The Beis haLeivi notes at least three difficulties in the pasuk itself.  First, in the very next pasuk, Yosef (seemingly) again declares, "I am your brother, Yosef".  Second, the whole crux of this drama is that Yaakov is alive, after all.  Finally, no answer is given; the question is just forgotten!?  The medrash offers only more confusion by commenting: Oy Lanu mi'Yom haDin, Oy Lanu mi'Yom Tochacha!  Ummm... what?  Besides the fact that this seems to be a totally unrelated thought, why are two days mentioned: Yom haDin, Yom haTochacha.  Isn't that the same thing?

I truly suggest that you learn through this Beis haLeivi yourself, but here's the essence.  Yosef is not revealing his identity.  He is saying to Yehuda, "You are saying that your father could not survive separation from Binyamin and your entire concern is for his welfare.  However, I am Yosef, whom you sold into slavery away from my father for all these years.  Is my father still alive?"  Yehuda and his brothers are stunned into silence, not because of a confrontation with their long, lost brother; that will happen in the next pasuk.  This confrontation is something much, much worse.  Yehuda has made an impassioned plea, poured his soul out.  Yet in an instant, all that pathos, all that sincerity -- gone; they are confronted by their hypocrisy.  Their own actions testify against them.

That's what the medrash means.  Oy Lanu mi'Yom haDin -- when we are brought to judgement and try to defend ourselves; Oy Lanu mi'Yom haTochacha -- our own actions will be brought to testify against us.  We think we will have an answer when confronted with our sins.  Din asks, "Why didn't you daven with more sincerity?  Why didn't you put more effort into learning how to daven?"  We answer, "It's hard.  I don't feel I am getting anything out of it."  Tochacha retorts, "You went to the gym even though it was hard.  You went even when you didn't feel you were getting anything out of it.  You don't seem to mind when it's what you want."  Din asks, "Why didn't you have more emuna?"  We answer, "It's hard to believe in something you can't see.  There is no tangible evidence."  Tochacha retorts, "You believed in atoms.

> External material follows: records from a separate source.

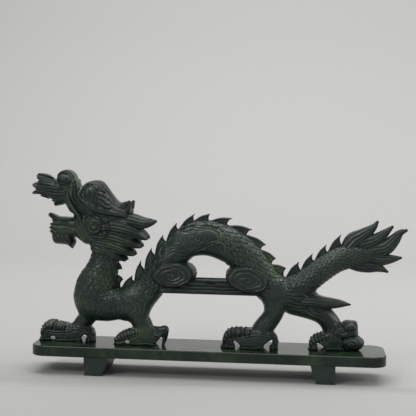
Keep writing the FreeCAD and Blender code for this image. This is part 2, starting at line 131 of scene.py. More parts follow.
def follow(block, line):
    """For each place of the side view: distance to a line, where along it, and its side (+1 is left)."""
    best = np.full(block.side, np.inf, np.float32)
    where = np.zeros_like(best)
    side = np.ones_like(best)
    for i, (a, b) in enumerate(zip(line[:-1], line[1:])):
        run = b - a
        t, dx, dz = near_segment(block, a, run)
        squared = dx * dx + dz * dz
        closer = squared < best
        best = np.where(closer, squared, best)
        where = np.where(closer, i + t, where)
        side = np.where(closer, np.sign(run[0] * dz - run[1] * dx), side)
    return np.sqrt(best), where, side


def ellipse_distance(u, v, a, b):
    """Nearly the distance to an ellipse with half axes a and b, for a point at u * a, v * b."""
    k = np.sqrt(u * u + v * v)
    return k * (k - 1) / (np.sqrt((u / a) ** 2 + (v / b) ** 2) + FLATTEST)


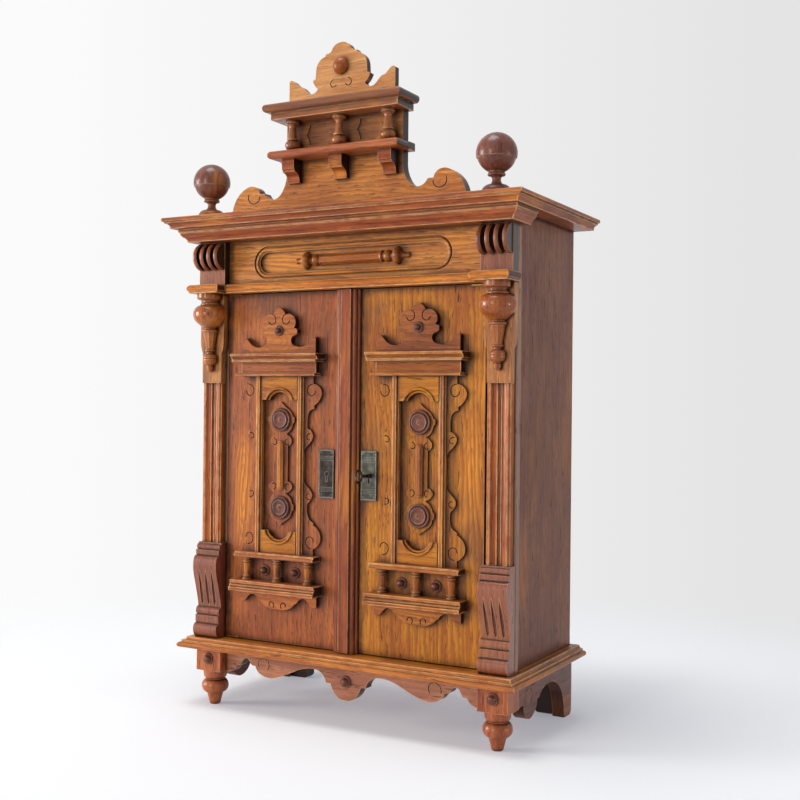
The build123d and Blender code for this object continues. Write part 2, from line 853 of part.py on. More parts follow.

You don't seem need tangible evidence when that belief doesn't stop you from doing what you want."  Din asks, "Why didn't you learn more?"  We answer, "I don't have the head for it."  Tochacha retorts, "You figured out a computer well enough to read emails.  Seems you have the head for things you want to have the head for."

Oy Lanu mi'Yom haDin, Oy Lanu mi'Yom haTochacha.